Now then STEP AWAY from the dehydrated garlic, the granulated garlic or (god help us) that candy-ass pre-minced garlic in a jar. Get two or three cloves fresh garlic (although sometimes I use four because I am completely down and righteous) and crush those through a press. Put the mashed garlic in with the hot peppers.
Slice your sausage into quarter-inch thick discs and put that in another bowl.
Melt a tablespoon or so of butter in a pan (I use a 3" deep 12" skillet) with about three tablespoons of olive oil and heat 'r up. Throw in the onion and sauté that for about two minutes. Add the red and green sweet peppers and sauté for another two minutes. (Yes, I use the timer. No I don't like to admit it.)
Now turn the heat down and add the hot peppers and garlic, two tablespoons of water, a tablespoon of Worcestershire, a tablespoon of Tabasco (yes, a whole tablespoon--and I usually use more, you candy-asses), a half cup of ketchup, and salt and crushed red pepper to taste. (When I say taste, it should taste HOT. This shit is supposed to be kick-ass hot, not just "spicy" hot. It should be hot enough to separate the men from the boys or the quirky half-breed Irish Hungarian broads from the Stepford wives.)
Add the sausage for chrissake.
Stir it up proper and cover that mother up. Adjust the heat until you get a nice low simmer and let it ride for 15 minutes. No, you don't need to stir it. No, you won't blow the whole thing if take a peek because you're an impatient dumbass (which I [being completely perfect] have never, ever, ever done).

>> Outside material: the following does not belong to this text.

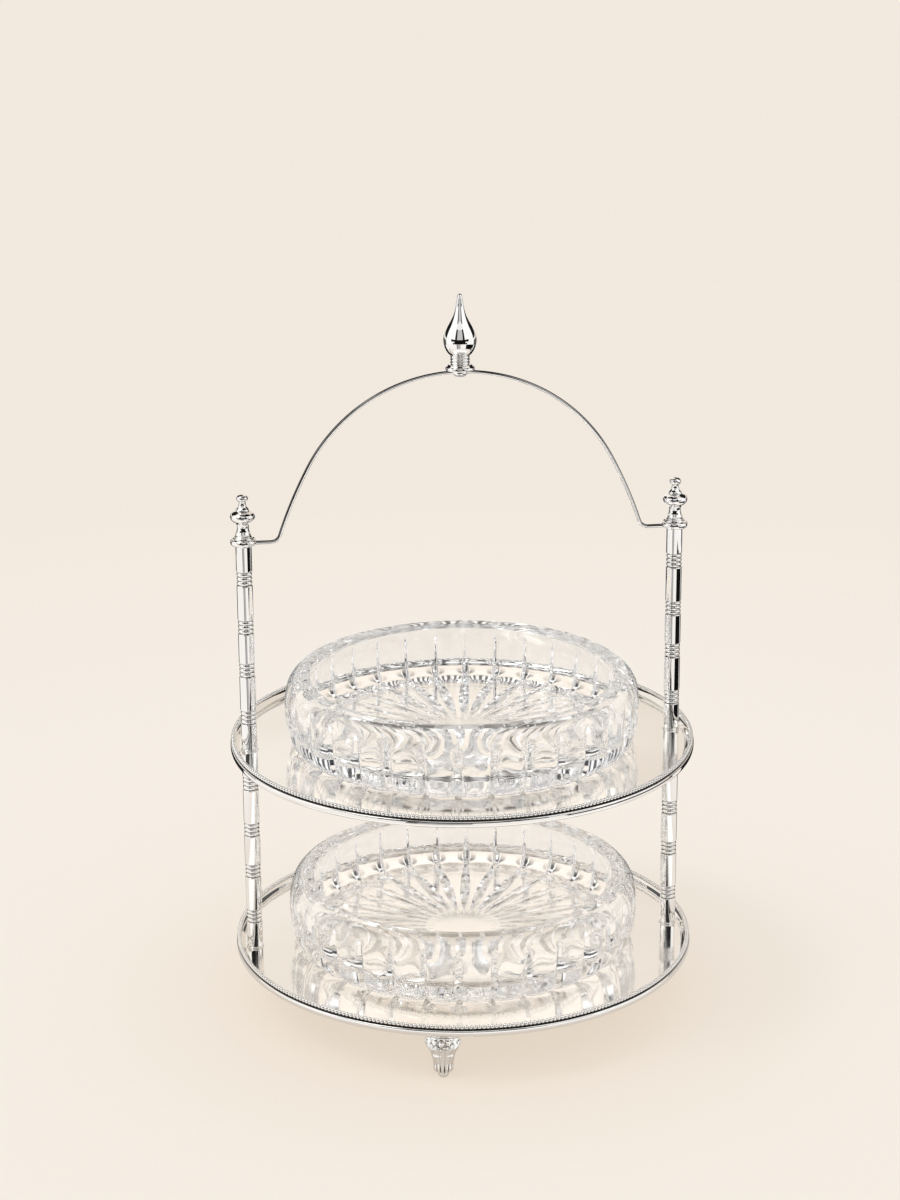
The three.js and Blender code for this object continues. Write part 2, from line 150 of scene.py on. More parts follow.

Now lift the lid and behold your Hungarian Lecho. Yes, those are angels singing behind you.
Add more hot sauce or crushed red pepper if it's not hot enough. Whatever you do, take this advice: make this stuff a day before you're going to serve it. Because if you think it's kick-ass now, it's going to be even kick-assier after 24 hours on account of the flavors "marrying." (I like using important chef terms like that once in a while just to keep you people on your toes.)
Serve the lecho piping hot in a chafing dish* with crackers or small bread rounds as a cocktail snack (and I'm using the word "cocktail" reluctantly--lecho is good ol' Hungarian drinking** food: the more you eat, the more you can drink). That's my favorite way to eat lecho, but people also eat it over rice as a main course. I've been known to spoon it over leftover mashed potatoes for lunch or even over scrambled eggs for breakfast.
However I eat it, lecho brings tears of shear joy to my eyes.
That said, I have a sad, sad, sad cultural addendum to this recipe. Back in the day when the mother of the O'Brien would make lecho and take it to a party, every last bit would be scraped from the dish. Now when your humble hostess whips up a batch, there are almost always leftovers. Oh sure, your old-timer holdout guys will belly up, but the general American palate has pretty much turned candy ass.
Who gives a shit? I will be making hot Hungarian lecho until the day I die.
Kiss my ass.
*Yes, I have a chafing dish. Yes it used to belong to the mother of the O'Brien, and yes I have Sterno. How brilliant am I?
**Lecho or no lecho, you drink Slivovitz with a Hungarian and you're on your own.